> _THE REQUEST_
Which lines hold the word "part"? Copy each one.

> _DATASET SECTION_
━━━━━━━━━━
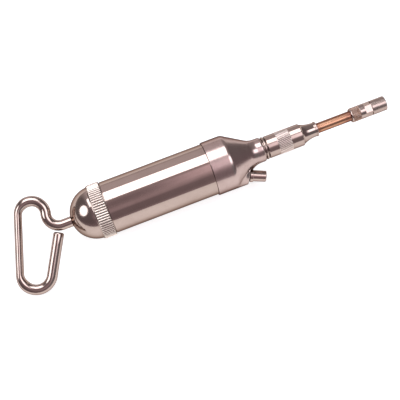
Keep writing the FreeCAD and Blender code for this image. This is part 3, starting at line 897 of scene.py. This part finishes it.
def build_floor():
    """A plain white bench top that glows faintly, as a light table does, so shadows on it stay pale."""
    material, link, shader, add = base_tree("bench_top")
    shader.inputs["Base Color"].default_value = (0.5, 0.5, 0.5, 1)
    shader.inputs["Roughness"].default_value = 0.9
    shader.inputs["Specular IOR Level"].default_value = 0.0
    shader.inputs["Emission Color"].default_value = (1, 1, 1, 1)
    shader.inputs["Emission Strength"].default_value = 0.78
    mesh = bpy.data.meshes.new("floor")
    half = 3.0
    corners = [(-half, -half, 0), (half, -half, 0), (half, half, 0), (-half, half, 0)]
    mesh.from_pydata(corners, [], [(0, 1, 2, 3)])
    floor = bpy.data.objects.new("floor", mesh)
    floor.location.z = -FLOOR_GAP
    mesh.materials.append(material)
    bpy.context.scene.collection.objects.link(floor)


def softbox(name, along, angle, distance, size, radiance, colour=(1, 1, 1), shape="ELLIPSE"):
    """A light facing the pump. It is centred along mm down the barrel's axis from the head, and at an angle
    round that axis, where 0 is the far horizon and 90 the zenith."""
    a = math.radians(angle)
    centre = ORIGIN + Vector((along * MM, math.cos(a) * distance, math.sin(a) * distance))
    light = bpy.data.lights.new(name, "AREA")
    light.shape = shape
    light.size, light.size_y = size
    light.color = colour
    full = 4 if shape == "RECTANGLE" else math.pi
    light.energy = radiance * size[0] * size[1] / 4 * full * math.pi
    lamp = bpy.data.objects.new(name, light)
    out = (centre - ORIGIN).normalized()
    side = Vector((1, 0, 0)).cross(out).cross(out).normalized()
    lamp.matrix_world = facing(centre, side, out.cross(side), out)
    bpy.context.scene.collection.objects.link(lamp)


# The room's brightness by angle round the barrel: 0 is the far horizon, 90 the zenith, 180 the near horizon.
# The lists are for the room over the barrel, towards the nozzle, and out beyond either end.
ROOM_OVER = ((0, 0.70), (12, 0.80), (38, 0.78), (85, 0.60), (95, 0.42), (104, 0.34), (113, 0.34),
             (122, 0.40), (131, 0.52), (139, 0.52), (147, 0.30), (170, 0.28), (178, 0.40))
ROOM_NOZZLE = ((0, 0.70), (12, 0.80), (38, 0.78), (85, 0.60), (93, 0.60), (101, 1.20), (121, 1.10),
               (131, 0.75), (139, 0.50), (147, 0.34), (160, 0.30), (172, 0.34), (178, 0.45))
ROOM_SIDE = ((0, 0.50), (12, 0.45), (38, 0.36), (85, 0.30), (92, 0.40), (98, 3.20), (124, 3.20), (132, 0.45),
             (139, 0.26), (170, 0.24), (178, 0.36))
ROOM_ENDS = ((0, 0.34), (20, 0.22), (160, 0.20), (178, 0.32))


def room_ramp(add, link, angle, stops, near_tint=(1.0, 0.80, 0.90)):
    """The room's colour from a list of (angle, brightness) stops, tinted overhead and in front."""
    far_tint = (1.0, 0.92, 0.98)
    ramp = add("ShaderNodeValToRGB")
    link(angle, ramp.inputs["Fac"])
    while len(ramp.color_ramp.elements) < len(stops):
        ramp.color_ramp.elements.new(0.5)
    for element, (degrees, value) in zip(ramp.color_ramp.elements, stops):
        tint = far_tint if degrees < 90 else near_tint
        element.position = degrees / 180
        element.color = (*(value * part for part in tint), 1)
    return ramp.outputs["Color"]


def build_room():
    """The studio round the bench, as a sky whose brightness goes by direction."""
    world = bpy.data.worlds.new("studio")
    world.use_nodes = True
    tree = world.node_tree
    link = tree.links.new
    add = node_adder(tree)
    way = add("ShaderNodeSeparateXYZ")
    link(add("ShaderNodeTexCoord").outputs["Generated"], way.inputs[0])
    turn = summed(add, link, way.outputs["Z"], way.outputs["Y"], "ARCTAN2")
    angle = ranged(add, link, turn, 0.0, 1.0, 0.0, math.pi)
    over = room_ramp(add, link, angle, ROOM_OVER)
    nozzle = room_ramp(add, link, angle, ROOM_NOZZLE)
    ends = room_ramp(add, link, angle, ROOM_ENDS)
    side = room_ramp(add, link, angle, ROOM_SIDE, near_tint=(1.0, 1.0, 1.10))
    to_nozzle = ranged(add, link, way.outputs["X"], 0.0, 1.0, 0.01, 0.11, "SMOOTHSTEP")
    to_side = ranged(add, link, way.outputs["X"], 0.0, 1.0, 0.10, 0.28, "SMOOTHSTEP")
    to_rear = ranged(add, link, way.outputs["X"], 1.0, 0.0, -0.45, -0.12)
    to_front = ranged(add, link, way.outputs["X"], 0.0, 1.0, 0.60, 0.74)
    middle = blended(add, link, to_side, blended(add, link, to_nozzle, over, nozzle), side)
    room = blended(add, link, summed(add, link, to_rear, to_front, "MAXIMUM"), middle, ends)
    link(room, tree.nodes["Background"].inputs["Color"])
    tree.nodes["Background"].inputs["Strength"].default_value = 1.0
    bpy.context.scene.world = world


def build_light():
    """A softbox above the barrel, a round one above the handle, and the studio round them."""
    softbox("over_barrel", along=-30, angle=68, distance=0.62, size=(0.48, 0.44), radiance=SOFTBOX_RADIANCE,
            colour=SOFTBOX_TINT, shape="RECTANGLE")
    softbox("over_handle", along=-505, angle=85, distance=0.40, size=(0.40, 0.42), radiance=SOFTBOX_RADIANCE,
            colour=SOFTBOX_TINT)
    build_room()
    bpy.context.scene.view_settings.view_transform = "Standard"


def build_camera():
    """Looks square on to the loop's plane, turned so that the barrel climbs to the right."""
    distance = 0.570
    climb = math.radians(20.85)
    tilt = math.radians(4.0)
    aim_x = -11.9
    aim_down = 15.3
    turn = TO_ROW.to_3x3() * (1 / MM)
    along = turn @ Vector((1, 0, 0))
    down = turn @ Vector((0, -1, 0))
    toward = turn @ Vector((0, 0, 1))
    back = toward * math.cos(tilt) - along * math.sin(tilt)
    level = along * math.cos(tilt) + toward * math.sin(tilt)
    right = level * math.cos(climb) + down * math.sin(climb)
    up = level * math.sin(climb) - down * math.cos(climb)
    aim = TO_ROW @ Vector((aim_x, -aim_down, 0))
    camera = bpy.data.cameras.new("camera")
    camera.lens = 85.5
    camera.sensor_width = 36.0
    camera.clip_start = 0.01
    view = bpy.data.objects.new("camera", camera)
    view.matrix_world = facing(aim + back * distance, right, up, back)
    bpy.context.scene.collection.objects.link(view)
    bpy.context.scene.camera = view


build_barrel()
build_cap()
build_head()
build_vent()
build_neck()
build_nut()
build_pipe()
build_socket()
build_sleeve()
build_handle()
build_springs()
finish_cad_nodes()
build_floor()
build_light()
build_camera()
━━━━━━━━━━
> _RESPONSE BELOW_
Keep writing the FreeCAD and Blender code for this image. This is part 3, starting at line 897 of scene.py. This part finishes it.
        element.color = (*(value * part for part in tint), 1)